Igor Magni: Quando quaranta anni fa ammazzarono Guido Rossa, uno di noi.
È tutta in piedi la platea del congresso Cgil a Bari quando Igor Magni, segretario della Camera del lavoro di Genova, conclude dal palco il ricordo di Guido Rossa, l’operaio e sindacalista ucciso dalle Br il 24 gennaio 1979, esattamente quarant’anni fa. “Il nostro dovere – ha concluso tra gli applausi il dirigente sindacale – è non lasciare che la sua sia soltanto una storia da raccontare, ma un modello da seguire. Lui sacrificò la vita, a noi si chiede molto meno: lavoriamo per unire i lavoratori dove li vogliono dividere, per i diritti di donne e uomini e la loro dignità, per l’accoglienza, l’integrazione, per la difesa della democrazia e la completa attuazione della nostra Costituzione. Lavoriamo per gli ultimi”.

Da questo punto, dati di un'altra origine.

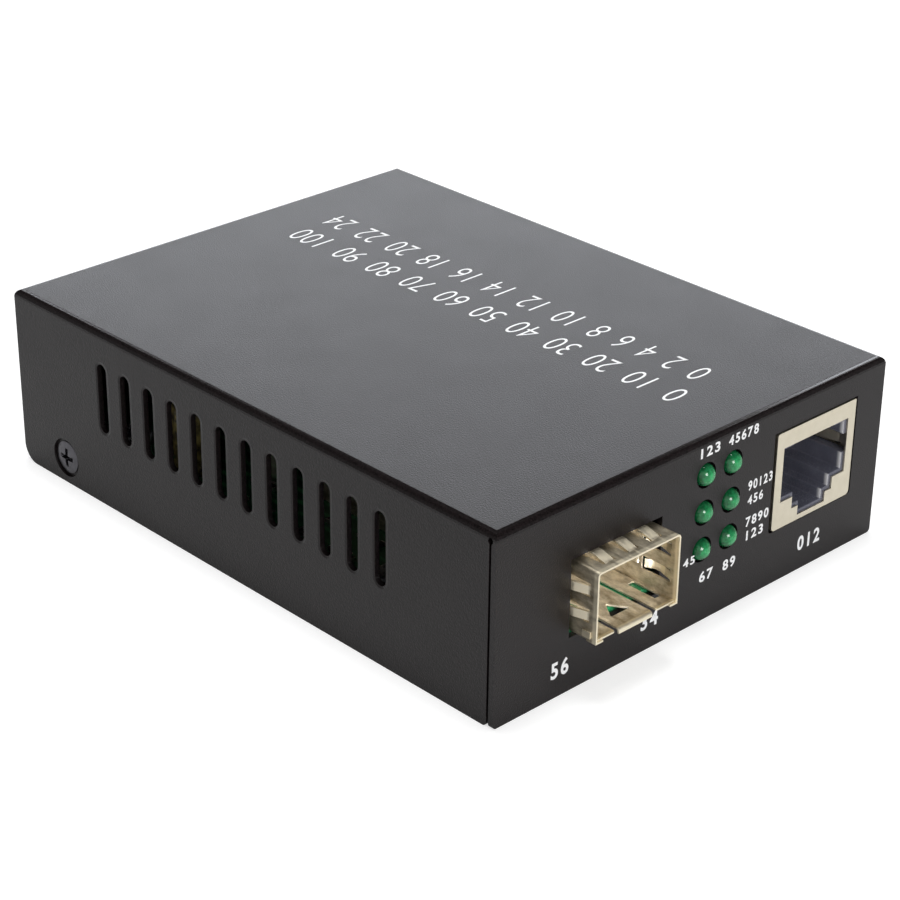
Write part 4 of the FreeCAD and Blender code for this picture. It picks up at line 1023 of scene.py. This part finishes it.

La storia del Novecento, ha ricordato Magni, assegna alla città di Genova un ruolo da protagonista nella Resistenza, nella lotta al fascismo e al terrorismo: “Guido Rossa è stato il continuatore di questa storia con la sua normalità di uomo e con la sua passione politica. Era un operaio dell’Italsider, un sindacalista della Cgil eletto nel consiglio di fabbrica, ed era anche un iscritto al Partito comunista. Insomma, un compagno, lui che era un bambino durante la guerra e sapeva cosa vuol dire la dittatura, l’annullamento dei diritti, la violenza, la paura, ma anche la solidarietà”.
Dopo avere ripercorso la drammatica vicenda che portò al suo assassinio da parte delle Brigate rosse – che lo uccisero perché non chinò la testa davanti al terrorismo ed ebbe il coraggio di denunciare – Magni ha voluto condividere un suo ricordo personale di quei giorni del 1979. “Genova si fermò, a partire dal porto, si mobilitò e mostrò da che parte stava, e si capì subito che con il suo sacrificio Rossa era riuscito a unire non solo la nostra città, ma l’intero Paese”.
“È difficile – ricorda il sindacalista non senza commozione – spiegare l’atmosfera di quei giorni. Quando Guido venne assassinato, io avevo 8 anni. Ricordo la preoccupazione sul volto dei miei genitori, la radio sempre accesa in cucina per sentire le ultime notizie, mio nonno pensionato con l’Unità in tasca, ‘hanno ammazzato uno di noi’, diceva mio padre anche se non lo conosceva. Ricordo mia madre all’uscita della scuola, le sue grida. Con lei e insieme a tanti altri andammo alla camera ardente perché ‘bisognava salutarlo’, mi disse, ‘bisogna ringraziarlo’. E poi il funerale con la presenza del presidente Pertini, Lama e Berlinguer”.